# Evolution of an Unrequited Love (839 words)



## Deleted member 56686 (Nov 12, 2014)

This isn't meant for critique, but I didn't know where else to put this. I'm hoping this can be of help to certain members in this forum. It might be a little painful so be prepared.


EVOLUTION OF AN UNREQUITED LOVE

         In the late nineteen-eighties, when I was younger, I fell madly in love with a co-worker of mine after she had split up with her boyfriend. It didn’t start out that way. We were originally just very good friends, but when she was essentially dumped, I felt such great sympathy for her. Somehow, a voice came into my head wondering why I couldn’t somehow be the guy for her. 

      You have to understand, this girls was about the nicest girl you could ever want to meet. She had a kind word to say to everybody. Even if you weren’t that close to her in reality, she had a way of making you feel like you were the most important person in the world.

      And so, I fell madly in love with her. There was only one problem. She wasn’t in love with me. It’s not that she didn’t like me as a person. I guess I just didn’t knock her socks off in a sense.

     I became a bit obsessed I must confess. Even if she couldn’t be my girlfriend, maybe I could be her most important friend. Of course that was impossible too for a couple of reasons. First off, she certainly had friends, even male friends, than she felt closer to than to me; and secondly, I had a very close platonic friendship with another girl, she really was my best friend in all senses of the world. You see while I may be unlucky in love; I’ve always had a circle of female friends including the girl I was madly in love with.

      I never really got what I wanted from this girl. If I had an inkling that maybe she was mad at me for some indescribable reason, as if I ever gave her any reason to, I would become very depressed. I would always attempt to seek her. I knew when she worked usually, so I would always plan to hang out near her car so I could talk to her, just to make sure everything was okay.
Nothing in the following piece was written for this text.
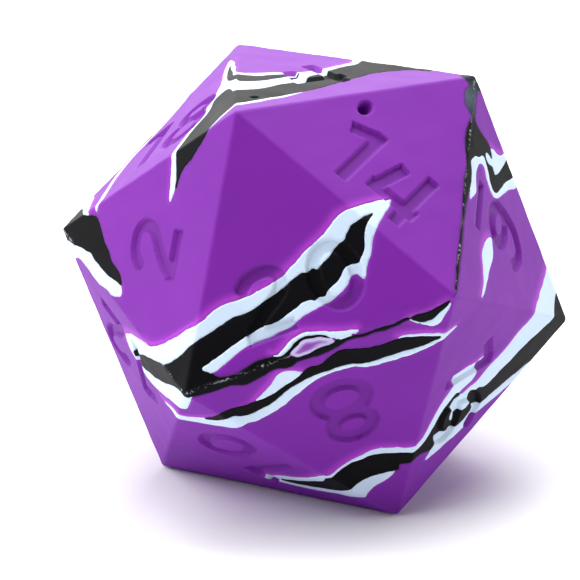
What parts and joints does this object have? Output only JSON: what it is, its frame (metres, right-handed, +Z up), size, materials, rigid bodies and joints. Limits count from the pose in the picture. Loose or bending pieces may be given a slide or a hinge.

It never occurred to me at the time, but I was essentially stalking this girl that I truly loved; a person who indeed would never hurt a fly. I would never in my wildest dreams do anything to hurt her, of course, and somehow I think she knew that. Still, it annoyed her as I was able to find out through my true close platonic friend, who thankfully stood by me throughout my self-inflicted crisis.
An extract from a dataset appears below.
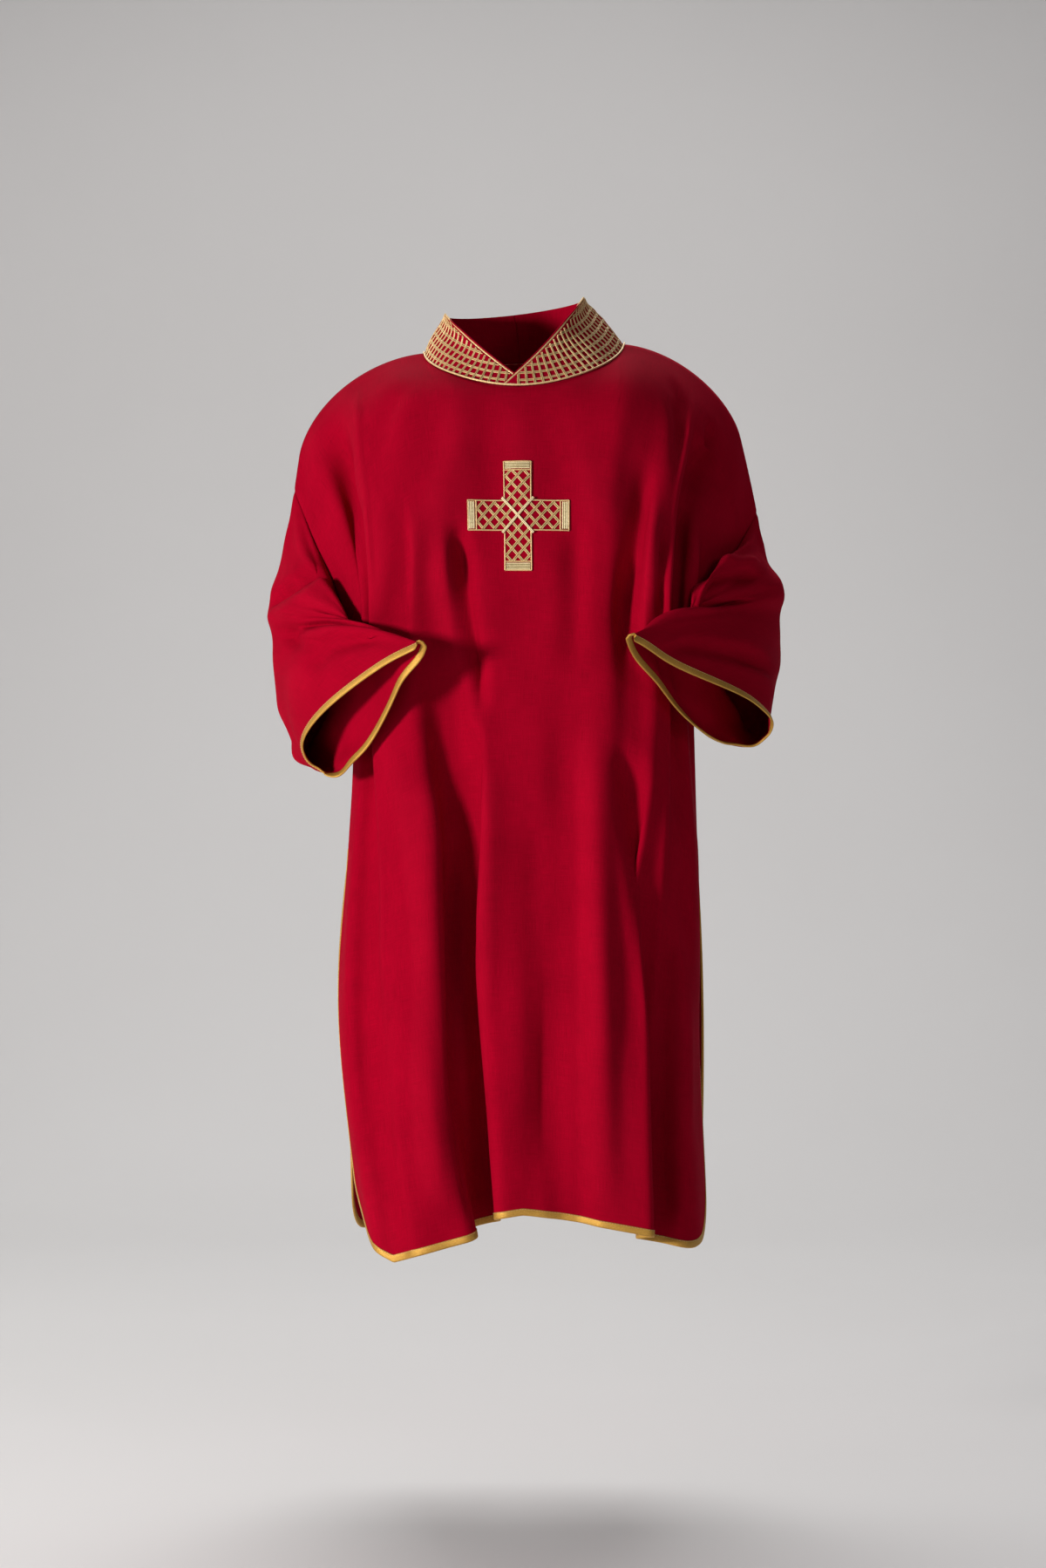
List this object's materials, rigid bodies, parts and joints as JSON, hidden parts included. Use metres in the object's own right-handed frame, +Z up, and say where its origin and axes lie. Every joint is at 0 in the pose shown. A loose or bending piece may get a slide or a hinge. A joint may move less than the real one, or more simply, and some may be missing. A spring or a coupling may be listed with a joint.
{
  "type": "dalmatic",
  "caption": "Wide-sleeved over-tunic in worn form with a stand collar, open side slits, gold edging and an applied cross on the chest.",
  "frame": {"origin": "middle of the neck opening, level with the tops of the shoulders, where the wearer carries it", "axes": "+Z up along the garment's length, -Y towards its front, +X towards the wearer's left"},
  "size_m": [0.6778, 0.3845, 1.2421],
  "materials": {
    "cloth_front": "plain-woven crimson cloth, soft and nearly matt",
    "cloth_back": "plain-woven crimson cloth, soft and nearly matt",
    "cloth_sleeve_right": "plain-woven crimson cloth, soft and nearly matt",
    "cloth_sleeve_left": "plain-woven crimson cloth, soft and nearly matt",
    "collar_right": "crimson cloth under a couched gold lattice",
    "collar_left": "crimson cloth under a couched gold lattice",
    "cord_gold": "twisted gold thread cord with a metallic glint",
    "braid_gold": "woven gold thread braid with a metallic glint",
    "cross_gold": "pale gold embroidery over crimson cloth"
  },
  "bodies": {
    "root": {"front": "cloth_front", "back": "cloth_back", "sleeve_right": "cloth_sleeve_right", "sleeve_left": "cloth_sleeve_left", "collar_right": "collar_right", "collar_left": "collar_left", "cord_collar_right": "cord_gold", "cord_collar_left": "cord_gold", "cord_foot": "cord_gold", "braid_front": "braid_gold", "braid_back": "braid_gold", "braid_cuff_right": "braid_gold", "braid_cuff_left": "braid_gold", "cross": "cross_gold"}
  },
  "joints": []
}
      It got more complicated when this girl fell in love with a close male friend of mine. She talked to me about it, as she didn’t want it to affect my friendship with him, or with her. It didn’t with him as deep inside I understood, but I remained obsessed with the need to be important in her eyes.

      One day, I heard from her now boyfriend that she didn’t want to hang with me anymore. That did it, and that night I bought a bottle of sleeping pills. I was going to do myself in at the age of twenty-seven. I had the bottle of pills and a glass of water to mix them in. I even wrote a suicide note to my mother, fully well knowing she wouldn’t understand.
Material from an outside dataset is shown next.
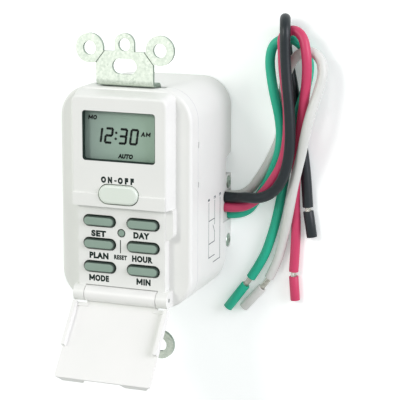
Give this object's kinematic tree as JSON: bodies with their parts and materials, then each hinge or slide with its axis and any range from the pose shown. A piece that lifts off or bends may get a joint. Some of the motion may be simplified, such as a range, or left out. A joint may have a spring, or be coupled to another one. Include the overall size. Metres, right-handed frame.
{
  "type": "timer light switch",
  "caption": "In-wall timer switch: raised panel with display and oval button, keypad plateau under a hinged door, bent mounting strap with ear rings, and a folded bundle of free leads",
  "frame": {"origin": "middle of the rear rest plane, straight behind the middle of the mounting strap", "axes": "+Z out of the face towards the user, +Y towards the top ears, +X to the user's right, where the leads leave"},
  "size_m": [0.0789, 0.114, 0.0588],
  "materials": {
    "housing_plastic": "fine satin",
    "door_plastic": "fine satin",
    "strap_steel": "zinc plated, mottled",
    "pin_steel": "drawn",
    "screw_steel": "zinc plated",
    "window_plastic": "clear, glossy",
    "display_cell": "grey-green reflective film behind glass",
    "frame_plastic": "moulded",
    "elastomer": "layered silicone",
    "mat_rubber": "moulded silicone",
    "key_plastic": "satin",
    "switch_plastic": "satin",
    "board_laminate": "solder-mask green",
    "chip_plastic": "moulded",
    "crystal_can": "bright can",
    "cell_steel": "bright nickel",
    "clip_steel": "spring sheet",
    "relay_plastic": "moulded",
    "film_capacitor_resin": "cast box",
    "capacitor_sleeve": "shrunk sleeve",
    "varistor_resin": "dipped",
    "diode_plastic": "moulded",
    "header_plastic": "moulded",
    "grommet_rubber": "moulded",
    "insulation_black": "soft sheen",
    "insulation_red": "soft sheen",
    "insulation_green": "soft sheen",
    "insulation_white": "soft sheen",
    "tinned_copper": "stranded, tinned"
  },
  "bodies": {
    "housing": {"front_housing": "housing_plastic", "rear_housing": "housing_plastic", "lead_cover": "housing_plastic", "mounting_strap": "strap_steel", "hinge_pin": "pin_steel", "lead_cover_screws": "screw_steel", "case_screws": "screw_steel", "logic_board_screws": "screw_steel", "display_window": "window_plastic", "display_glass": "display_cell", "display_frame": "frame_plastic", "display_contact_strips": "elastomer", "key_mat": "mat_rubber", "logic_board": "board_laminate", "power_board": "board_laminate", "controller_chip": "chip_plastic", "clock_crystal": "crystal_can", "backup_cell": "cell_steel", "cell_clip": "clip_steel", "relay": "relay_plastic", "film_capacitor": "film_capacitor_resin", "smoothing_capacitor": "capacitor_sleeve", "varistor": "varistor_resin", "rectifier_diodes": "diode_plastic", "board_header": "header_plastic", "lead_grommet": "grommet_rubber", "lead_black": "insulation_black", "lead_tail_black": "insulation_black", "sleeve_black": "insulation_black", "conductor_black": "tinned_copper", "lead_red": "insulation_red", "lead_tail_red": "insulation_red", "sleeve_red": "insulation_red", "conductor_red": "tinned_copper", "lead_green": "insulation_green", "lead_tail_green": "insulation_green", "sleeve_green": "insulation_green", "conductor_green": "tinned_copper", "lead_white": "insulation_white", "lead_tail_white": "insulation_white", "sleeve_white": "insulation_white", "conductor_white": "tinned_copper"},
    "door": {"keypad_door": "door_plastic"},
    "button_on_off": {"on_off_button": "switch_plastic"},
    "button_reset": {"reset_button": "key_plastic"},
    "button_set": {"key_set": "key_plastic"},
    "button_day": {"key_day": "key_plastic"},
    "button_program": {"key_program": "key_plastic"},
    "button_hour": {"key_hour": "key_plastic"},
    "button_mode": {"key_mode": "key_plastic"},
    "button_minute": {"key_minute": "key_plastic"}
  },
  "joints": [
    {"name": "door_hinge", "type": "hinge", "parent": "housing", "child": "door", "pos_m": [0, -0.0313, 0.0416], "axis": [-1, 0, 0], "range_deg": [0, 140]},
    {"name": "on_off_press", "type": "slide", "parent": "housing", "child": "button_on_off", "axis": [0, 0, -1], "range_m": [0, 0.0007], "stiffness_N_per_m": 300, "springref_m": -0.0005},
    {"name": "reset_press", "type": "slide", "parent": "housing", "child": "button_reset", "axis": [0, 0, -1], "range_m": [0, 0.0007], "stiffness_N_per_m": 300, "springref_m": -0.0005},
    {"name": "set_press", "type": "slide", "parent": "housing", "child": "button_set", "axis": [0, 0, -1], "range_m": [0, 0.0007], "stiffness_N_per_m": 300, "springref_m": -0.0005},
    {"name": "day_press", "type": "slide", "parent": "housing", "child": "button_day", "axis": [0, 0, -1], "range_m": [0, 0.0007], "stiffness_N_per_m": 300, "springref_m": -0.0005},
    {"name": "program_press", "type": "slide", "parent": "housing", "child": "button_program", "axis": [0, 0, -1], "range_m": [0, 0.0007], "stiffness_N_per_m": 300, "springref_m": -0.0005},
    {"name": "hour_press", "type": "slide", "parent": "housing", "child": "button_hour", "axis": [0, 0, -1], "range_m": [0, 0.0007], "stiffness_N_per_m": 300, "springref_m": -0.0005},
    {"name": "mode_press", "type": "slide", "parent": "housing", "child": "button_mode", "axis": [0, 0, -1], "range_m": [0, 0.0007], "stiffness_N_per_m": 300, "springref_m": -0.0005},
    {"name": "minute_press", "type": "slide", "parent": "housing", "child": "button_minute", "axis": [0, 0, -1], "range_m": [0, 0.0007], "stiffness_N_per_m": 300, "springref_m": -0.0005}
  ]
}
      I was really going to do this. Something in my head though had another idea. I looked at the bottle and suddenly became angry; at myself, and at her. Why should I be doing this to myself? She made her decision, it’s time to let go. I threw away the pills and never thought about it again.

      Well as it turns out, once I accepted the fact that I was never to be with this girl, we began hanging out together again. She even had me arrange a bachelor’s party for her now fiancée and I attended their wedding. It dawned on me finally that if you really truly love somebody, all that matters is her happiness. It doesn't really matter whether you are with her or not. All that really matters is that she is happy.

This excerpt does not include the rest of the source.